France treats cryptocurrencies as movable property rather than legal tender, applying a unique tax structure that has recently undergone significant changes.

Flat Tax and Progressive Options

Until recently, France applied a flat 30% tax rate on crypto gains. However, starting January 2023, investors can choose between this flat rate or progressive income tax rates ranging from 0% to 45%, depending on their income bracket.

Exemption Thresholds and Reporting

Transactions below €305 annually are exempt from taxation, providing flexibility for small investors. France also requires declaration of foreign crypto accounts, as most exchange platforms operate outside the country.

United Kingdom's Post-Brexit Crypto Taxation

The UK has developed its own approach to cryptocurrency taxation following Brexit, with specific guidelines from HMRC.

Capital Gains and Income Tax Treatment

Individuals typically pay Capital Gains Tax (CGT) on crypto disposals, with rates between 10-20% depending on income level. The annual CGT allowance (£12,300 for 2023/2024) exempts gains below this threshold. Those engaged in frequent trading may be subject to income tax instead.

Corporate Taxation and Reporting

Companies pay corporation tax on trading profits (25% for 2023/2024) or chargeable gains from investments. All taxpayers must maintain detailed records of transactions, as exchanges may not preserve this information long-term.

Italy's Digital Asset Taxation

Italy has recently introduced specific tax legislation for crypto-assets through its Budget Law 2023.

Unified Tax Regulation

The new law defines crypto-assets and establishes that capital gains exceeding €2,000 annually are subject to a 26% substitute tax. The legislation also provides opportunities for regularizing previously undeclared assets.

Professional vs. Personal Activities

Tax treatment varies depending on whether crypto activities are considered professional. Professional income faces progressive rates up to 43%, while non-professional activities are taxed as miscellaneous income.

Spain's Comprehensive Crypto Tax Rules

Spain classifies cryptocurrencies as property rather than currency, affecting their tax treatment across various scenarios.

Individual Tax Obligations

Individuals pay capital gains tax at progressive rates (19-26%) and income tax on mining and staking activities (19-47%). Wealth tax applies to those with net assets exceeding €700,000, with additional reporting requirements for foreign holdings over €50,000.

Corporate Taxation Requirements

Companies pay corporate income tax at 25% (15% for new companies) on trading profits and business income. VAT exemptions apply to crypto exchanges, but normal VAT rules govern goods and services purchased with cryptocurrency.

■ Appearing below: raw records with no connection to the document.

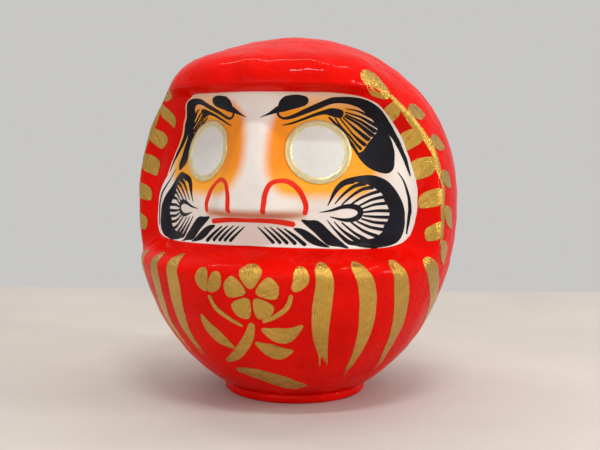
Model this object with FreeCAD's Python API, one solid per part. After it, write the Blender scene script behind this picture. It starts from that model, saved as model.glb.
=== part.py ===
"""Papier-mache daruma doll: two moulded paper half shells on a clay foot, with a painted face.

Millimetres, +Z up. The origin is on the table under the middle of the doll, which faces -Y.
Each sub-part is one closed solid and is written to parts/NODE.step.
"""

import FreeCAD, Part
import math
import os

# Driving dimensions
HEIGHT = 180.0             # table to crown
BELLY_RADIUS = 82.0        # widest radius of the body
BELLY_Z = 95.5             # height of the widest ring
FOOT_HEIGHT = 5.5          # height of the clay foot, where the paper body starts
FOOT_RADIUS = 36.2
WALL = 2.5                 # thickness of the moulded paper

# Outline of the body: an ellipse below the widest ring, a superellipse above it
LOWER_HALF_HEIGHT = 101.2
CROWN_SQUARENESS = 2.27
CROWN_FLATNESS = 1.955
CROWN_DISC_RADIUS = 2.5    # the last small ring of the crown, closed flat
FORWARD_SET = 0.012        # the whole body is a little fuller in front

# Hood: the band that bulges out over the face
HOOD_BULGE = 12.5
HOOD_Z = 164.0
HOOD_SPREAD_ABOVE = 8.2
HOOD_SPREAD_BELOW = 15.0
HOOD_FRONT_COSINE = 0.21   # the bulge fades out where the cosine of the azimuth reaches this

# Recess that holds the face
FACE_TOP_Z = 150.0         # middle of the hood's underside
FACE_TOP_BLEND = 3.0       # half the height of that step
FACE_BOTTOM_Z = 80.5       # where the face meets the chest
CHEST_LEDGE = 16.5         # height of the slope from the face out to the chest
CHEST_ROUNDNESS = 1.6      # above 1, the chest has a round shoulder
FACE_SIDE_ANGLE = 64.0     # azimuth where the side wall of the recess starts
TOP_CORNER_Z = 116.0       # above this the side walls close in, so the top corners are round
TOP_CORNER_TURN = 17.0
SIDE_WALL_ANGLE = 11.0

# Face sheet inside the recess
CHEEK_RADIUS = 62.5
SOCKET_DEPTH = 11.0        # how far the brow area lies behind the cheeks
SOCKET_ANGLE = 40.0
SOCKET_SPREAD = 29.0
SOCKET_START_Z = 99.0
SOCKET_FULL_Z = 140.0
BROW_Z = 134.0             # above this the sockets get shallower, up to the hood
BROW_FADE = 0.5
TEMPLE_RISE = 8.0          # the sheet turns outwards towards its side edges
TEMPLE_ANGLE = 18.0
TEMPLE_RUN_OUT = 4.0       # the temples still rise for this angle past the side edge
NOSE_DEPTH = 8.3
NOSE_TOP_Z = 141.0
NOSE_TIP_Z = 96.5
NOSE_UNDERSIDE = 4.5       # height of the step under the nose
NOSE_TOP_HALF_WIDTH = 8.0
NOSE_TIP_HALF_WIDTH = 27.0

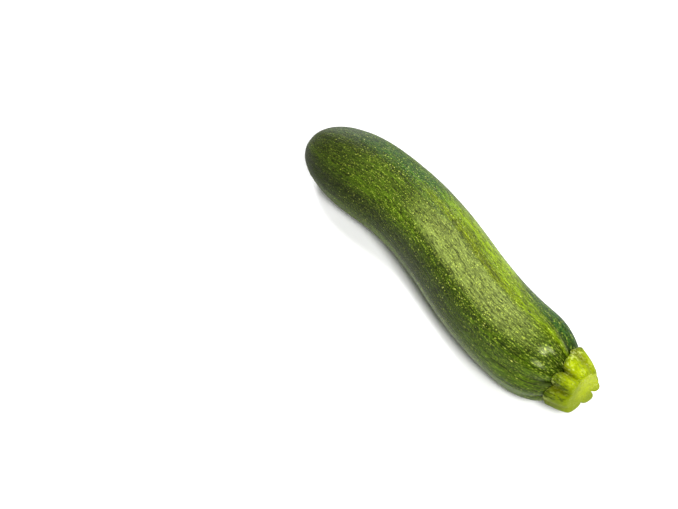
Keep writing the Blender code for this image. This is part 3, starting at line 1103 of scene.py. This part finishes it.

Cross-Border Taxation Considerations

The global nature of cryptocurrency transactions creates complex cross-border tax implications that require careful attention.

Double Taxation Risks

Without clear international guidelines, crypto assets may face taxation in multiple jurisdictions. 👉 Explore international tax strategies to optimize your cross-border crypto activities and ensure compliance.

Information Exchange Frameworks

The proposed EU Crypto-Asset Reporting Framework aims to standardize information sharing between tax authorities, following OECD guidelines. This framework will require crypto service providers to report transaction details to combat tax evasion.

Implementation Challenges and Solutions

Tax authorities face several obstacles in effectively implementing crypto tax policies, from valuation difficulties to technological limitations.

Valuation Complexities

The 24/7 nature of crypto markets and rapid price fluctuations make accurate valuation challenging. Unlike traditional securities, establishing fair market value requires specialized approaches and professional assistance.

Anonymity and Compliance Issues

The pseudonymous nature of blockchain transactions creates enforcement challenges. While centralized exchanges must implement Know Your Customer procedures, decentralized platforms remain difficult to monitor effectively.

Frequently Asked Questions

How long must I hold cryptocurrency to qualify for tax exemption in Germany?
Germany exempts crypto assets from taxation when held for more than one year. This applies even if you've staked or lent your assets during this period. Short-term holdings (under one year) are subject to income tax on profits.

What are the tax-free thresholds in European countries?
Germany allows tax-free gains below €600 annually. France exempts total taxable crypto sales under €305 per year. The UK provides an annual Capital Gains Tax allowance (£12,300 for 2023/2024). Italy taxes only gains exceeding €2,000 annually.

How does staking income get taxed across Europe?
Tax treatment varies by country. Germany typically exempts staking rewards after the one-year holding period. France taxes staking rewards as income at progressive rates. The UK treats staking income as miscellaneous income subject to income tax rates.

What records should I maintain for crypto tax purposes?
Maintain detailed records including transaction dates, types of cryptoassets, quantities, values in local currency, wallet addresses, and exchange records. Keep these records independently, as exchanges may not preserve them long-term.

How do European countries treat crypto-to-crypto transactions?
Most European countries consider crypto-to-crypto transactions taxable events. However, Italy explicitly excludes exchanges between crypto-assets with similar characteristics and functions from taxation.

What are the penalties for non-compliance with crypto tax rules?
Penalties vary by country but can be severe. Spain imposes fines up to 150% of undeclared amounts and potential prison sentences for evasion exceeding €120,000. Other countries apply significant financial penalties for failure to report crypto income and gains.

The evolving landscape of cryptocurrency taxation in Europe requires ongoing attention to regulatory developments. As governments continue to refine their approaches, staying informed about current rules and seeking professional advice remains essential for compliance and optimal tax planning.